Understanding a Ceding Company in Simple Terms
A ceding company is an insurance company that transfers some of its risk to another insurance company by buying reinsurance. In everyday language, it’s the insurer that “passes on” part of the risk it has taken from its policyholders to a reinsurer.
This process helps the ceding company stay financially healthy, especially when unexpected or very large claims occur. By sharing risk, the insurer can protect itself from huge losses and continue offering stable coverage to its customers.
If you think of insurance as a safety net for people, reinsurance is the safety net for insurance companies — and the ceding company is the one using that safety net.
Why Do Insurance Companies Become Ceding Companies?
Insurance companies face many unpredictable situations: natural disasters, major fires, expensive liability claims, and large-scale accidents. Even with careful planning, there’s always a chance that losses could be much higher than expected.
Here’s why insurers choose to act as ceding companies:
1. To Share Large and Unpredictable Risks
No company wants to risk financial collapse from one massive event. Transferring risk helps insurers avoid overwhelming losses.

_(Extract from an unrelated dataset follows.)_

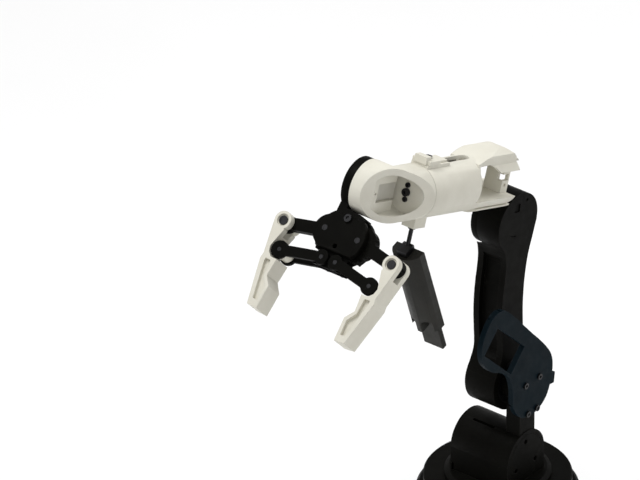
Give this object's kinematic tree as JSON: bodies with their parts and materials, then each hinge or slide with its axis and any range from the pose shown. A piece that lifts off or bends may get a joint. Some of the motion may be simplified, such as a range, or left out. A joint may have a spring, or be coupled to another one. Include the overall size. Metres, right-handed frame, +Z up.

2. To Stay Financially Stable
Reinsurance gives insurers a buffer during difficult times. When many claims come in at once, the reinsurer helps pay for a portion of them.
3. To Offer More Policies
Because the insurer isn’t carrying all the risk alone, it can safely insure more customers or take on larger policies.
4. To Keep Premiums Affordable
Stable financial protection means insurers don’t need to raise customer premiums dramatically after major events.
How a Ceding Company Works
To understand how a ceding company operates, it helps to look at the process step by step.
1. The Insurer Sells Policies
The insurance company (the future ceding company) sells policies and collects premiums from its customers.
2. The Insurer Assesses Its Risk
If the company thinks its risks are too concentrated — maybe it has too many homes insured in a wildfire-prone area — it looks for extra protection.
3. The Insurer Buys Reinsurance
The company signs a contract with a reinsurer. In this contract, the reinsurer agrees to cover part of the losses if certain events occur.
4. The Insurer Pays a Ceded Premium
To receive this protection, the ceding company pays the reinsurer an amount called the ceded premium.
5. The Insurer and Reinsurer Share Losses
If a major loss happens, the reinsurer reimburses the ceding company for the portion it agreed to cover.
This partnership allows insurers to operate confidently without worrying that one disaster could drain their entire financial resources.
A Simple Real-Life Example
Imagine an insurance company that provides home insurance in a region that sometimes experiences strong hurricanes. After selling thousands of policies, the company becomes concerned that one major storm could cause overwhelming claims.
To protect itself, the insurer becomes a ceding company by purchasing reinsurance. It transfers part of its hurricane risk to a reinsurer. If a hurricane hits and claims skyrocket, the reinsurer pays a share of the losses. This keeps the insurer stable and able to support its customers during recovery.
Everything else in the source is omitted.